Last month I held a workshop with the elegant, imaginative programmer Steve Steinberg of GGH at Web 2.0. The conference was at times a best-hits convention of the SF Internet scene circa 1999, but in other important ways a series of discussions about the evolution of the Web as a platform. Instead of large sites connected by single links, as the web may have looked 10 years ago, now we have niche pages and targeted offers connected through elaborate search algorithms, RSS feeds, and affiliate marketing networks.
The conversation with Steve started as follows:
It is easy to confuse the Internet as a medium of distribution with the Internet as a computational platform. Nowhere is this confusion more pronounced than in the use of the Internet by investors.
Usually, investors think of Yahoo! Finance or Ameritrade. No doubt the Internet has emerged as a useful source of information and a convenient brokerage interface, but do these uses qualify as platform applications?
Beneath the user functionality of the web hums a constant drone of data processing. This is the under-web of click-streams, item listings, user queries, and other flora and fauna of network behavior. This is the web tone for investors: filled with important data insights usually lost in the noise of random traffic.
The challenge is how to interpret the Internet platform for financial gain. In so far as there is no “Bloomberg” for analyzing Internet and other electronic transaction patterns, investors today are faced with myriad tools, techniques and sources of information that require significant manual effort to correlate.
The typical search box is a limited tool for investors, since understanding what metrics one is looking for is almost as important as the metrics themselves. Most publicly-traded companies (for instance the majority of those in health care, technology, retail and financial services) serve different customers differently and so understanding such companies require monitors across the full length of the supply and demand chain.
We proceeded to lay out a number of examples of how the Web could be searched, scraped, bot-ted, mined, and grokked for unique information on publicly traded equities. We touched on the dangerous temptation to trust data simply because it’s data (when in fact as we all know data carries with it many of the same assumptions and biases of anecdotal water cooler observations). We also focused on the gray area separating legitimate data discovery from the act of stumbling across (or better yet, browsing into) material non public information in an otherwise public network such as the Web.

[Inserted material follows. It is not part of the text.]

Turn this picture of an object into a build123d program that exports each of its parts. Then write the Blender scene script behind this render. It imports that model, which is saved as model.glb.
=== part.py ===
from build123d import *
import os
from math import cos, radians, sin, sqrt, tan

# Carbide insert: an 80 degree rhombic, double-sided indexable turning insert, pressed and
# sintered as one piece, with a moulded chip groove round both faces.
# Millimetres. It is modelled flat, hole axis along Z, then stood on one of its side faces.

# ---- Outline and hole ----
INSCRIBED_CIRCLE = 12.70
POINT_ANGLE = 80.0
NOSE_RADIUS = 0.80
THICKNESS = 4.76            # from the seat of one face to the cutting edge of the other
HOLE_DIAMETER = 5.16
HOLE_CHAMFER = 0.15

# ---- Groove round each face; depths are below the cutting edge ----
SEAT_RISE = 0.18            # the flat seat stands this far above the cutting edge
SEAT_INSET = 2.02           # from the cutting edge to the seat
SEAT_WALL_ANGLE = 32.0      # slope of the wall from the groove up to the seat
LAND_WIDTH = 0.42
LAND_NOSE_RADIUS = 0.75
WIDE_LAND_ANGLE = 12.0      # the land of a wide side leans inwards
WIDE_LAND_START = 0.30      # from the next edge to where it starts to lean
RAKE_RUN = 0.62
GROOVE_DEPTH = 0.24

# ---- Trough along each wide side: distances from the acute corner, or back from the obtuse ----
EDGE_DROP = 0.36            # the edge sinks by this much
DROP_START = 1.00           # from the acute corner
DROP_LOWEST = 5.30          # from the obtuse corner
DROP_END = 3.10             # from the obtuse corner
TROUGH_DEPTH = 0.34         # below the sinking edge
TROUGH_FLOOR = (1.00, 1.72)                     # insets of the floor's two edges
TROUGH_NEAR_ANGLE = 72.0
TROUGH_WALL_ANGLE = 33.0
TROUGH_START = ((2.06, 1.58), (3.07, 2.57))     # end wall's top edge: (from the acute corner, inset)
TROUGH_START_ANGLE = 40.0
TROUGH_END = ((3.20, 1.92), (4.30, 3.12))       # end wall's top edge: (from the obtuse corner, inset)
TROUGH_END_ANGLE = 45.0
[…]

The combination of insider information restrictions and Regulation Fair Disclosure has become the impetus for equity research to continually reinvent itself. As the SEC has written in the case of Reg FD:
"Whenever an issuer, or any person acting on its behalf, discloses any material nonpublic information regarding that issuer or its securities to [certain enumerated persons], the issuer shall make public disclosure of that information... simultaneously, in the case of an intentional disclosure; and... promptly, in the case of a non-intentional disclosure."
The Emergence of a Packet Switched Research Model?

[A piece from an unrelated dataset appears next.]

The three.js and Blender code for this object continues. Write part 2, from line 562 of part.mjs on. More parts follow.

Insofar as such information is disclosed by a person (ie the CFO) to another person (ie an analyst at a Brokerage or at a fund) then the steps required are simple enough: issue a press release immediately to everybody via the web. It is decidedly more complex when such information is disclosed in bits and pieces, asynchronously through a “network of experts” composed of employees and consultants inside and outside of the company in question, issued to a buzzing audience of analysts and portfolio managers pushing and prodding at various aspects of the company’s performance. If the CFO’s wink to the Sell Side analyst at the 17th hole was the equivalent of dedicated circuit switch, then the current instance of buy-side analyst communities polling networks of industry and sell-side experts suggests the emergence of a packet switched research model.

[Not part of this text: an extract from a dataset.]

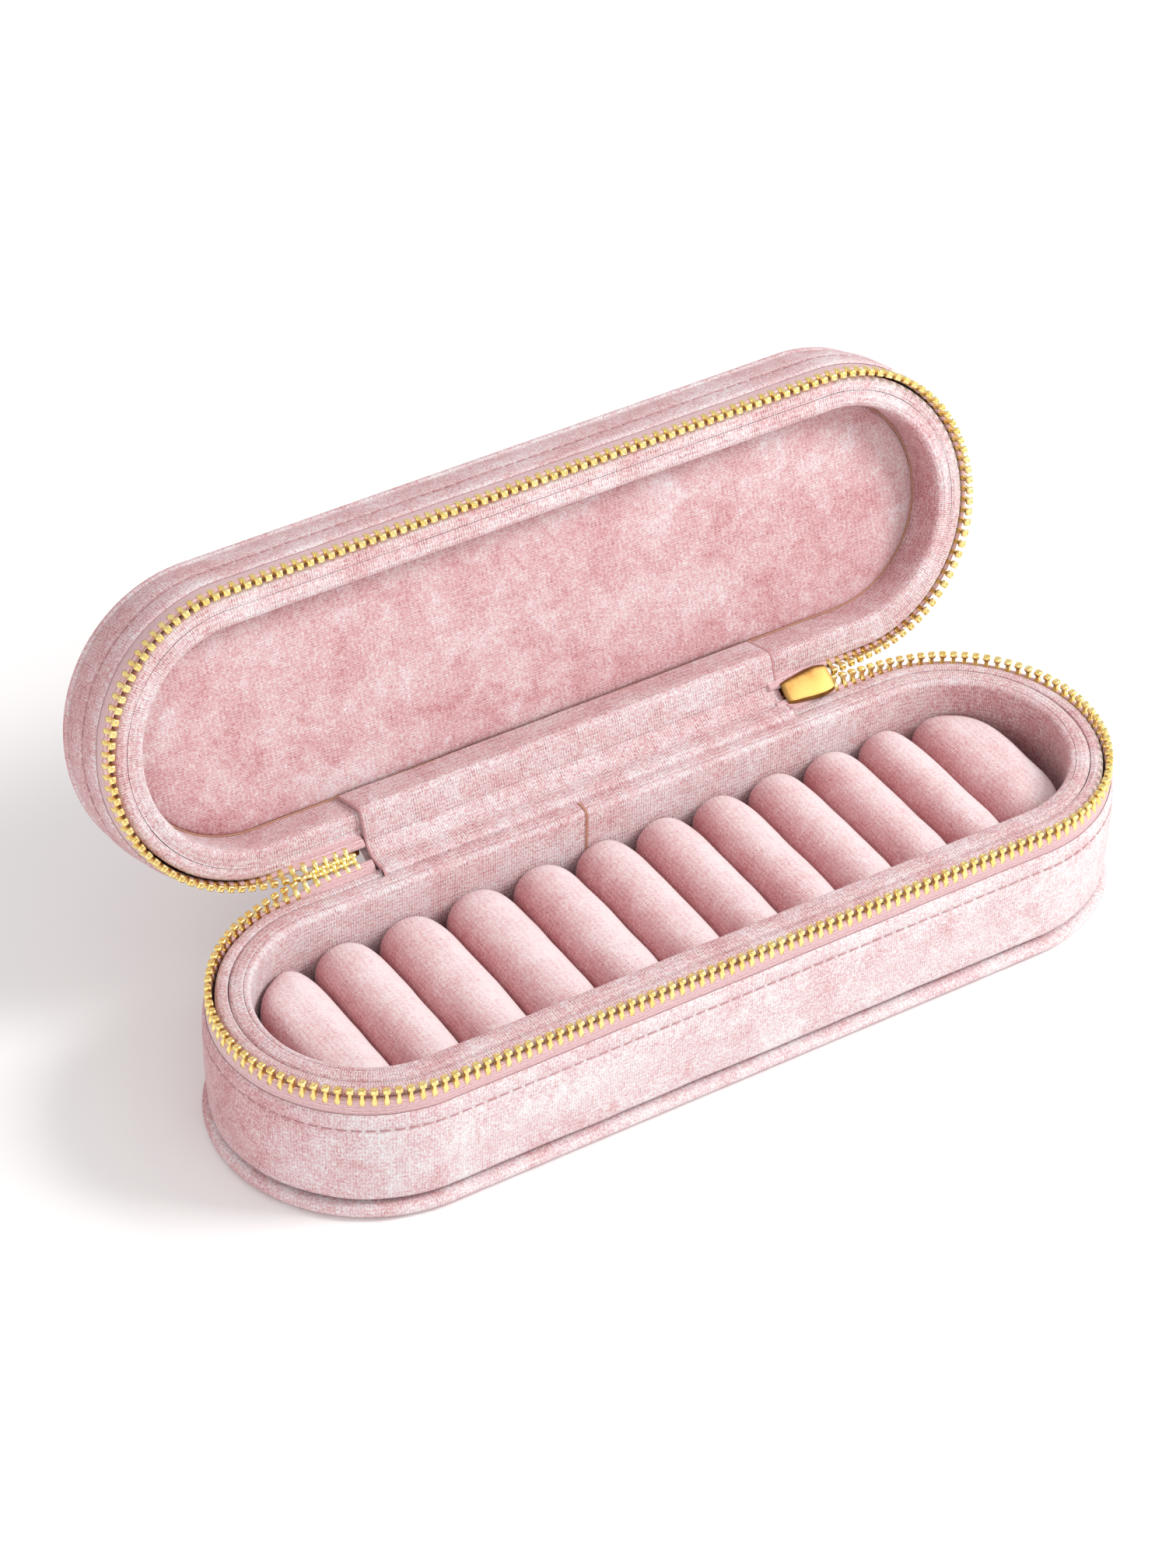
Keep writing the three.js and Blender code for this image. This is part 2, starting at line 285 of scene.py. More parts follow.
def lay_round(obj: Piece, radius: float) -> None:
    """Lays a UV map in metres: U runs round the pill and V across the section.

    Args:
        obj: a turned pill in its closed place.
        radius: the end radius, in metres, at which U is true.
    """
    layer = uv_map(obj)
    whole = 4 * HALF + 2 * math.pi * radius

    def along(co: Vector) -> float:
        """How far round the pill a point lies, from the middle of the back."""
        if abs(co.x) <= HALF:
            return co.x if co.y > 0 else 2 * HALF + math.pi * radius - co.x
        angle = math.atan2(abs(co.x) - HALF, co.y) * radius
        return HALF + angle if co.x > 0 else whole - HALF - angle

    for polygon in obj.data.polygons:
        us = [along(obj.data.vertices[v].co) % whole for v in polygon.vertices]
        for loop, vertex, u in zip(polygon.loop_indices, polygon.vertices, us):
            co = obj.data.vertices[vertex].co
            out = math.hypot(max(abs(co.x) - HALF, 0), co.y)
            wrapped = u + whole if max(us) - u > whole / 2 else u
            layer.data[loop].uv = (wrapped, co.z - out)


def keep_part(obj: Piece, low: float, high: float, between: bool) -> None:
    """Keeps one part of a turned ring and closes its cut ends.

    Args:
        obj: the ring, in its closed place.
        low: X of one cut across the back, in metres.
        high: X of the other cut.
        between: keeps the back between the cuts if set, and all the rest if not.
    """
    select_only(obj)
    bpy.ops.object.mode_set(mode="EDIT")
    sliced((low, high))
    pick(obj, lambda co: (low < co.x < high and co.y > 0) != between, "FACE")
    bpy.ops.mesh.delete(type="FACE")
    pick_open()
    bpy.ops.mesh.fill_holes(sides=0)
    face_outwards(obj)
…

Perhaps the full obsolescence of Reg FD as we know it emerges when research shifts its register from people to data entirely—when companies become fully transparent (cf. Bill Gross’s latest invention Snap), or else their transparency is enabled by others (cf. Majestic Research’s analysis of Ebay as well as other examples of Internet-based economic research). At such moment, the entire notion of a privileged perspective dissolves—there is no longer an edge in trying to "game" the quarter-- and the investor is forced to develop a new strategy for evaluating the equity.
Otherwise, the index funds may integrate the public data themselves and force a number of highly paid fund managers to leave for the summer house in January.